WHAT THE TASK REQUIRES:
Every line below is to be quoted exactly, with nothing added or dropped.

MATERIAL PROVIDED:
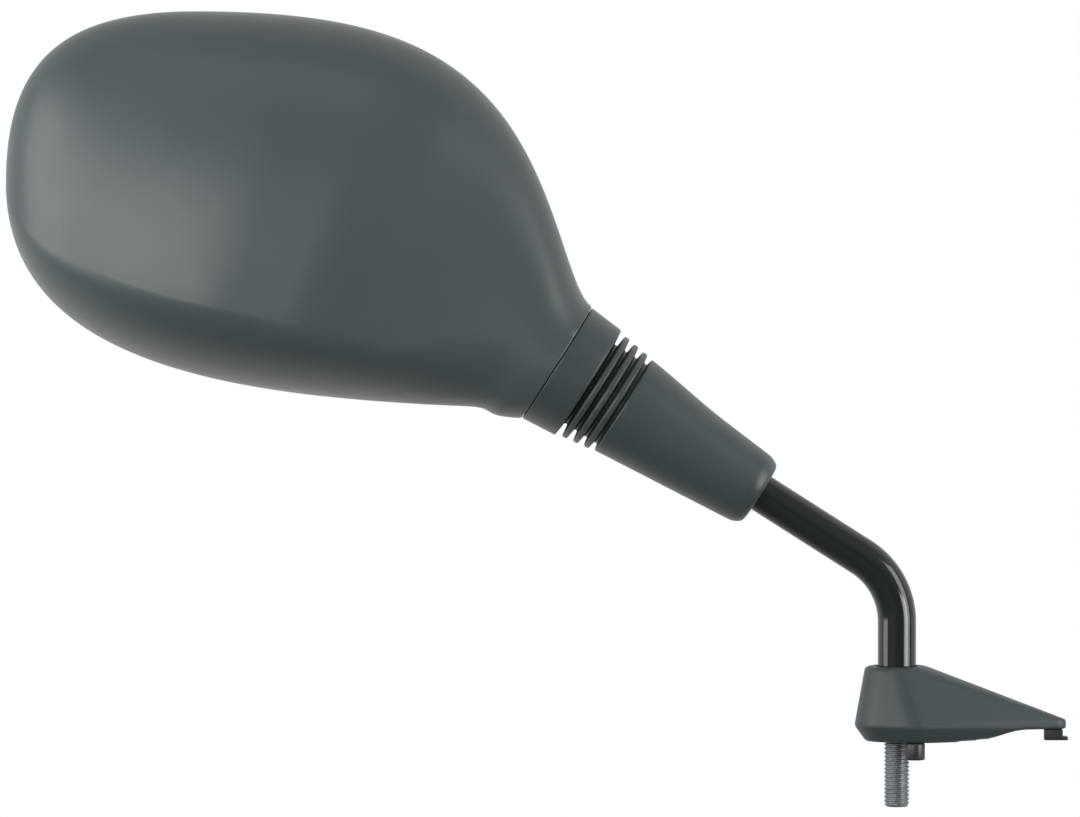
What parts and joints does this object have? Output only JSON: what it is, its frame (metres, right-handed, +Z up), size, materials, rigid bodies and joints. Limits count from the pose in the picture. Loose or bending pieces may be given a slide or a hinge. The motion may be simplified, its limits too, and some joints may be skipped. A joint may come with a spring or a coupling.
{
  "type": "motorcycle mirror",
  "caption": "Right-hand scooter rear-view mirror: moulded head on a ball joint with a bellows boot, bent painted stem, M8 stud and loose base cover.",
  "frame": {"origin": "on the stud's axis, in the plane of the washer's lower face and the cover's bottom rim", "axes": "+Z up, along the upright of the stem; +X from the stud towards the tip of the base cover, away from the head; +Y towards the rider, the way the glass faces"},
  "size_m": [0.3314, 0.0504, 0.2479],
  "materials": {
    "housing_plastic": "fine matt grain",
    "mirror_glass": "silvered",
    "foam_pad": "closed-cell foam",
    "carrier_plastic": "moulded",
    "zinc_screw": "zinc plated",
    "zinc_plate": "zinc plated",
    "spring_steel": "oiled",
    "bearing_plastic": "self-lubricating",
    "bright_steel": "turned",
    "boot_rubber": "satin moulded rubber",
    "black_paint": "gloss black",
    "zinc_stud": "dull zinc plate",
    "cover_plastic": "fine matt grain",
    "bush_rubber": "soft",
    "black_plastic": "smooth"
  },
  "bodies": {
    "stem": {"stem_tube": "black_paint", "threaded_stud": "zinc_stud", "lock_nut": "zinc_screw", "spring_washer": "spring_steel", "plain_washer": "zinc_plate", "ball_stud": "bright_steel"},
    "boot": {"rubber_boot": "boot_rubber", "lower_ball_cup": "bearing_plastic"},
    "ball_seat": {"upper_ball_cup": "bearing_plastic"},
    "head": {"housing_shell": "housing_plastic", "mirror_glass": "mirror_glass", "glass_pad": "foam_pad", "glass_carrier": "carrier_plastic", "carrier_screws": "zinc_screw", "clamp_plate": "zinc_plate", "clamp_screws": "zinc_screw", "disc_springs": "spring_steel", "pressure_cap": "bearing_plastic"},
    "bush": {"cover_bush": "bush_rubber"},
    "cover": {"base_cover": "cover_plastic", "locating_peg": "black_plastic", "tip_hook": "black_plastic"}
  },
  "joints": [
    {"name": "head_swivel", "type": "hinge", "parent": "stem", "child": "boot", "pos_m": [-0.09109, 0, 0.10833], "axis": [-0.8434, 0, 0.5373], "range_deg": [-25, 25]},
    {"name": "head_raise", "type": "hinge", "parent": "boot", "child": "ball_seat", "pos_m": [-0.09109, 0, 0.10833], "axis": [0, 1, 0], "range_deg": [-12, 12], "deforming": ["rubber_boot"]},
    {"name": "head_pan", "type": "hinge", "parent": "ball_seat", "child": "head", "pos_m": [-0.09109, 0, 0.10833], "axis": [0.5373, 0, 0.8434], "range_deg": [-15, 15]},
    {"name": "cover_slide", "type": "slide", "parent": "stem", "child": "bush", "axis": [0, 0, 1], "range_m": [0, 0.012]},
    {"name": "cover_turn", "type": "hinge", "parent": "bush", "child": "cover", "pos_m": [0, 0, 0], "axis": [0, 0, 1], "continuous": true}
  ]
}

RESPONSE TO THE TASK:
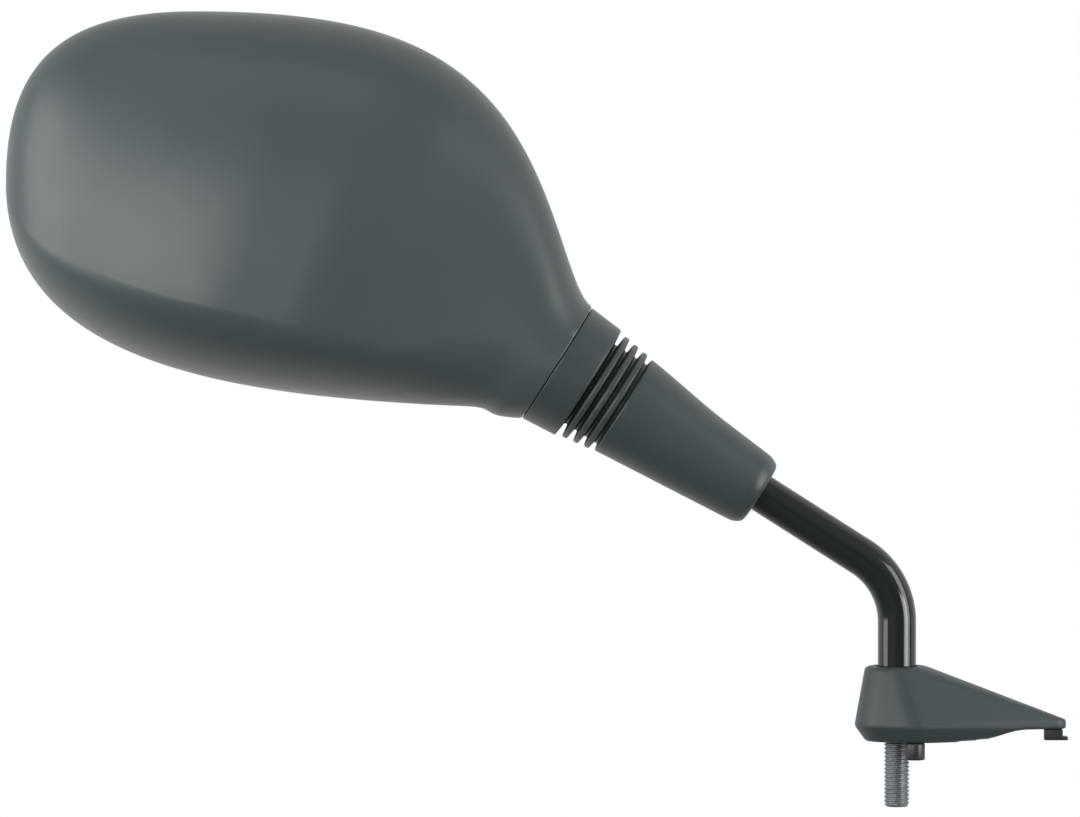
What parts and joints does this object have? Output only JSON: what it is, its frame (metres, right-handed, +Z up), size, materials, rigid bodies and joints. Limits count from the pose in the picture. Loose or bending pieces may be given a slide or a hinge. The motion may be simplified, its limits too, and some joints may be skipped. A joint may come with a spring or a coupling.
{
  "type": "motorcycle mirror",
  "caption": "Right-hand scooter rear-view mirror: moulded head on a ball joint with a bellows boot, bent painted stem, M8 stud and loose base cover.",
  "frame": {"origin": "on the stud's axis, in the plane of the washer's lower face and the cover's bottom rim", "axes": "+Z up, along the upright of the stem; +X from the stud towards the tip of the base cover, away from the head; +Y towards the rider, the way the glass faces"},
  "size_m": [0.3314, 0.0504, 0.2479],
  "materials": {
    "housing_plastic": "fine matt grain",
    "mirror_glass": "silvered",
    "foam_pad": "closed-cell foam",
    "carrier_plastic": "moulded",
    "zinc_screw": "zinc plated",
    "zinc_plate": "zinc plated",
    "spring_steel": "oiled",
    "bearing_plastic": "self-lubricating",
    "bright_steel": "turned",
    "boot_rubber": "satin moulded rubber",
    "black_paint": "gloss black",
    "zinc_stud": "dull zinc plate",
    "cover_plastic": "fine matt grain",
    "bush_rubber": "soft",
    "black_plastic": "smooth"
  },
  "bodies": {
    "stem": {"stem_tube": "black_paint", "threaded_stud": "zinc_stud", "lock_nut": "zinc_screw", "spring_washer": "spring_steel", "plain_washer": "zinc_plate", "ball_stud": "bright_steel"},
    "boot": {"rubber_boot": "boot_rubber", "lower_ball_cup": "bearing_plastic"},
    "ball_seat": {"upper_ball_cup": "bearing_plastic"},
    "head": {"housing_shell": "housing_plastic", "mirror_glass": "mirror_glass", "glass_pad": "foam_pad", "glass_carrier": "carrier_plastic", "carrier_screws": "zinc_screw", "clamp_plate": "zinc_plate", "clamp_screws": "zinc_screw", "disc_springs": "spring_steel", "pressure_cap": "bearing_plastic"},
    "bush": {"cover_bush": "bush_rubber"},
    "cover": {"base_cover": "cover_plastic", "locating_peg": "black_plastic", "tip_hook": "black_plastic"}
  },
  "joints": [
    {"name": "head_swivel", "type": "hinge", "parent": "stem", "child": "boot", "pos_m": [-0.09109, 0, 0.10833], "axis": [-0.8434, 0, 0.5373], "range_deg": [-25, 25]},
    {"name": "head_raise", "type": "hinge", "parent": "boot", "child": "ball_seat", "pos_m": [-0.09109, 0, 0.10833], "axis": [0, 1, 0], "range_deg": [-12, 12], "deforming": ["rubber_boot"]},
    {"name": "head_pan", "type": "hinge", "parent": "ball_seat", "child": "head", "pos_m": [-0.09109, 0, 0.10833], "axis": [0.5373, 0, 0.8434], "range_deg": [-15, 15]},
    {"name": "cover_slide", "type": "slide", "parent": "stem", "child": "bush", "axis": [0, 0, 1], "range_m": [0, 0.012]},
    {"name": "cover_turn", "type": "hinge", "parent": "bush", "child": "cover", "pos_m": [0, 0, 0], "axis": [0, 0, 1], "continuous": true}
  ]
}